- The problem: Copy down all of the data underneath, exactly as shown.

[Given information start]

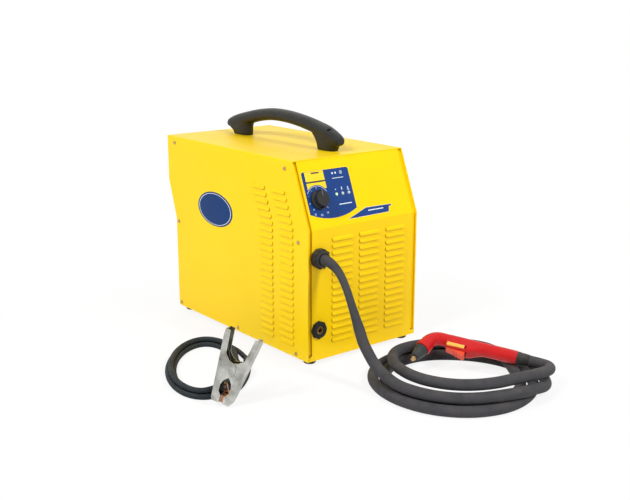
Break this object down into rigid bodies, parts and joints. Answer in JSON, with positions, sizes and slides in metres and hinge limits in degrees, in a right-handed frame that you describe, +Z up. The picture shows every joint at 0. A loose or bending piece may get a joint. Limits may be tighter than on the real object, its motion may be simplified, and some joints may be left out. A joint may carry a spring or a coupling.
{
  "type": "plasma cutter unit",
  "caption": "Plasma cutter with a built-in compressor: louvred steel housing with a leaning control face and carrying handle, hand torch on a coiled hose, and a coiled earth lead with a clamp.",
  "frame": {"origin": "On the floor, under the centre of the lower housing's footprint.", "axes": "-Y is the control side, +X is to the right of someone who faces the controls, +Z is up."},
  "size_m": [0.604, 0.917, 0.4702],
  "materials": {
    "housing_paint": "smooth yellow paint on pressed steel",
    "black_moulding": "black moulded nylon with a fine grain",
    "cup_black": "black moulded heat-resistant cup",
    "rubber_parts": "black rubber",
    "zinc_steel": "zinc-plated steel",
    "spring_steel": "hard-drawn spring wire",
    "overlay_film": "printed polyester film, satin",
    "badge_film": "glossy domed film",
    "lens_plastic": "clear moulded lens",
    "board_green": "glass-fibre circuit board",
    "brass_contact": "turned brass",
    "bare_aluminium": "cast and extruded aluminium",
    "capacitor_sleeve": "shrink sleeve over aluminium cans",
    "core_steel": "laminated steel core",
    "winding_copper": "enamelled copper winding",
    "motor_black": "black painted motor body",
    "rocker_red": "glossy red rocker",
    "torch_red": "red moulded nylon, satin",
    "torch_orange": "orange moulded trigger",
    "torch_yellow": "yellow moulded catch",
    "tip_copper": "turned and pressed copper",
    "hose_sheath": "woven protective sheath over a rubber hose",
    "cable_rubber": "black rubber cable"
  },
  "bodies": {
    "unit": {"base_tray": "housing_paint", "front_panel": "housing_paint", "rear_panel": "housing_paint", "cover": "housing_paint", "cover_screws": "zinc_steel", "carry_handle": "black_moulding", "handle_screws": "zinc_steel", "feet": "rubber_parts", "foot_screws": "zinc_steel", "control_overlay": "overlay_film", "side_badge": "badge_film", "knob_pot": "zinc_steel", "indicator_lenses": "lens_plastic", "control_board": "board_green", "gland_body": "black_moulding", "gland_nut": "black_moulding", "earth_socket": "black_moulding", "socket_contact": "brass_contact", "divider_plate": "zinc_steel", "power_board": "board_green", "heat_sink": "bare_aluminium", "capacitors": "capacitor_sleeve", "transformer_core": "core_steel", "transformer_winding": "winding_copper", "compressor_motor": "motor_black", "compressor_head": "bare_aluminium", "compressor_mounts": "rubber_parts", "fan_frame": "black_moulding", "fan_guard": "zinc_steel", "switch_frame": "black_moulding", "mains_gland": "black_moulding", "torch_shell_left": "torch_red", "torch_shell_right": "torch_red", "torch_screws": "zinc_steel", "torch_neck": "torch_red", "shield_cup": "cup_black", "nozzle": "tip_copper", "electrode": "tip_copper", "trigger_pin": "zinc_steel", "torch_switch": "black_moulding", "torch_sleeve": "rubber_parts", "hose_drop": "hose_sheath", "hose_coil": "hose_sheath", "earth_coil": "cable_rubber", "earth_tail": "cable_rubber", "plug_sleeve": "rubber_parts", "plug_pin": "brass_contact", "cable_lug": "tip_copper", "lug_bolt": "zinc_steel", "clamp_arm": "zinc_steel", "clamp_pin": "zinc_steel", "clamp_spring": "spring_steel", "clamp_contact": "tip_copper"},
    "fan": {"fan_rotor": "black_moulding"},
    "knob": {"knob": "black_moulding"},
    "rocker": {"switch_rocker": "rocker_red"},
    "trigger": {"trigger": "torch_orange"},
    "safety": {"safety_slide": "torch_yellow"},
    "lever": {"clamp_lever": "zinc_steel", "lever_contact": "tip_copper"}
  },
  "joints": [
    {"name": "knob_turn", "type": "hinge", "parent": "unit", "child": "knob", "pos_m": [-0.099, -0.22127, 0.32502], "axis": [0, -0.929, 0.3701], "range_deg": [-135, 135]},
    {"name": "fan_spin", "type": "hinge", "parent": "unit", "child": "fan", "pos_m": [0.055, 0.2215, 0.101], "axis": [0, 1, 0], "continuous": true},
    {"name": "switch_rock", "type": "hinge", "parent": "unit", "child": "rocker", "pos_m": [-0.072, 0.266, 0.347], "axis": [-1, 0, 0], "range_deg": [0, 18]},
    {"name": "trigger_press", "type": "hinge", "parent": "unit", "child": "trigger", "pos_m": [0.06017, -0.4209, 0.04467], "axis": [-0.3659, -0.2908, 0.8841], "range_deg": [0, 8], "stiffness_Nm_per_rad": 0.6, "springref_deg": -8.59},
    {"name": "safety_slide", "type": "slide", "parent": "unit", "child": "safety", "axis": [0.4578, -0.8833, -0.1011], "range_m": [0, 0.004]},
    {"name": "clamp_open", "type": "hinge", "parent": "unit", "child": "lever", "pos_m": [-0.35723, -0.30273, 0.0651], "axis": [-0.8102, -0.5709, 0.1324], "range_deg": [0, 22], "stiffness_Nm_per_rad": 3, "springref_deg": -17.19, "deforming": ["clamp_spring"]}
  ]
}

[Given information end]

- Expected answer:
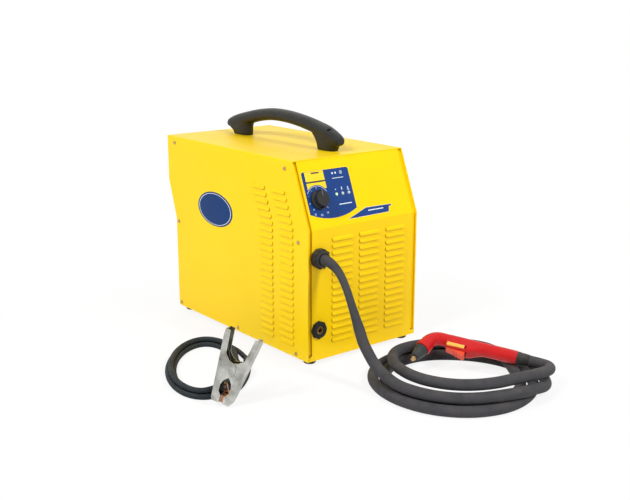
Break this object down into rigid bodies, parts and joints. Answer in JSON, with positions, sizes and slides in metres and hinge limits in degrees, in a right-handed frame that you describe, +Z up. The picture shows every joint at 0. A loose or bending piece may get a joint. Limits may be tighter than on the real object, its motion may be simplified, and some joints may be left out. A joint may carry a spring or a coupling.
{
  "type": "plasma cutter unit",
  "caption": "Plasma cutter with a built-in compressor: louvred steel housing with a leaning control face and carrying handle, hand torch on a coiled hose, and a coiled earth lead with a clamp.",
  "frame": {"origin": "On the floor, under the centre of the lower housing's footprint.", "axes": "-Y is the control side, +X is to the right of someone who faces the controls, +Z is up."},
  "size_m": [0.604, 0.917, 0.4702],
  "materials": {
    "housing_paint": "smooth yellow paint on pressed steel",
    "black_moulding": "black moulded nylon with a fine grain",
    "cup_black": "black moulded heat-resistant cup",
    "rubber_parts": "black rubber",
    "zinc_steel": "zinc-plated steel",
    "spring_steel": "hard-drawn spring wire",
    "overlay_film": "printed polyester film, satin",
    "badge_film": "glossy domed film",
    "lens_plastic": "clear moulded lens",
    "board_green": "glass-fibre circuit board",
    "brass_contact": "turned brass",
    "bare_aluminium": "cast and extruded aluminium",
    "capacitor_sleeve": "shrink sleeve over aluminium cans",
    "core_steel": "laminated steel core",
    "winding_copper": "enamelled copper winding",
    "motor_black": "black painted motor body",
    "rocker_red": "glossy red rocker",
    "torch_red": "red moulded nylon, satin",
    "torch_orange": "orange moulded trigger",
    "torch_yellow": "yellow moulded catch",
    "tip_copper": "turned and pressed copper",
    "hose_sheath": "woven protective sheath over a rubber hose",
    "cable_rubber": "black rubber cable"
  },
  "bodies": {
    "unit": {"base_tray": "housing_paint", "front_panel": "housing_paint", "rear_panel": "housing_paint", "cover": "housing_paint", "cover_screws": "zinc_steel", "carry_handle": "black_moulding", "handle_screws": "zinc_steel", "feet": "rubber_parts", "foot_screws": "zinc_steel", "control_overlay": "overlay_film", "side_badge": "badge_film", "knob_pot": "zinc_steel", "indicator_lenses": "lens_plastic", "control_board": "board_green", "gland_body": "black_moulding", "gland_nut": "black_moulding", "earth_socket": "black_moulding", "socket_contact": "brass_contact", "divider_plate": "zinc_steel", "power_board": "board_green", "heat_sink": "bare_aluminium", "capacitors": "capacitor_sleeve", "transformer_core": "core_steel", "transformer_winding": "winding_copper", "compressor_motor": "motor_black", "compressor_head": "bare_aluminium", "compressor_mounts": "rubber_parts", "fan_frame": "black_moulding", "fan_guard": "zinc_steel", "switch_frame": "black_moulding", "mains_gland": "black_moulding", "torch_shell_left": "torch_red", "torch_shell_right": "torch_red", "torch_screws": "zinc_steel", "torch_neck": "torch_red", "shield_cup": "cup_black", "nozzle": "tip_copper", "electrode": "tip_copper", "trigger_pin": "zinc_steel", "torch_switch": "black_moulding", "torch_sleeve": "rubber_parts", "hose_drop": "hose_sheath", "hose_coil": "hose_sheath", "earth_coil": "cable_rubber", "earth_tail": "cable_rubber", "plug_sleeve": "rubber_parts", "plug_pin": "brass_contact", "cable_lug": "tip_copper", "lug_bolt": "zinc_steel", "clamp_arm": "zinc_steel", "clamp_pin": "zinc_steel", "clamp_spring": "spring_steel", "clamp_contact": "tip_copper"},
    "fan": {"fan_rotor": "black_moulding"},
    "knob": {"knob": "black_moulding"},
    "rocker": {"switch_rocker": "rocker_red"},
    "trigger": {"trigger": "torch_orange"},
    "safety": {"safety_slide": "torch_yellow"},
    "lever": {"clamp_lever": "zinc_steel", "lever_contact": "tip_copper"}
  },
  "joints": [
    {"name": "knob_turn", "type": "hinge", "parent": "unit", "child": "knob", "pos_m": [-0.099, -0.22127, 0.32502], "axis": [0, -0.929, 0.3701], "range_deg": [-135, 135]},
    {"name": "fan_spin", "type": "hinge", "parent": "unit", "child": "fan", "pos_m": [0.055, 0.2215, 0.101], "axis": [0, 1, 0], "continuous": true},
    {"name": "switch_rock", "type": "hinge", "parent": "unit", "child": "rocker", "pos_m": [-0.072, 0.266, 0.347], "axis": [-1, 0, 0], "range_deg": [0, 18]},
    {"name": "trigger_press", "type": "hinge", "parent": "unit", "child": "trigger", "pos_m": [0.06017, -0.4209, 0.04467], "axis": [-0.3659, -0.2908, 0.8841], "range_deg": [0, 8], "stiffness_Nm_per_rad": 0.6, "springref_deg": -8.59},
    {"name": "safety_slide", "type": "slide", "parent": "unit", "child": "safety", "axis": [0.4578, -0.8833, -0.1011], "range_m": [0, 0.004]},
    {"name": "clamp_open", "type": "hinge", "parent": "unit", "child": "lever", "pos_m": [-0.35723, -0.30273, 0.0651], "axis": [-0.8102, -0.5709, 0.1324], "range_deg": [0, 22], "stiffness_Nm_per_rad": 3, "springref_deg": -17.19, "deforming": ["clamp_spring"]}
  ]
}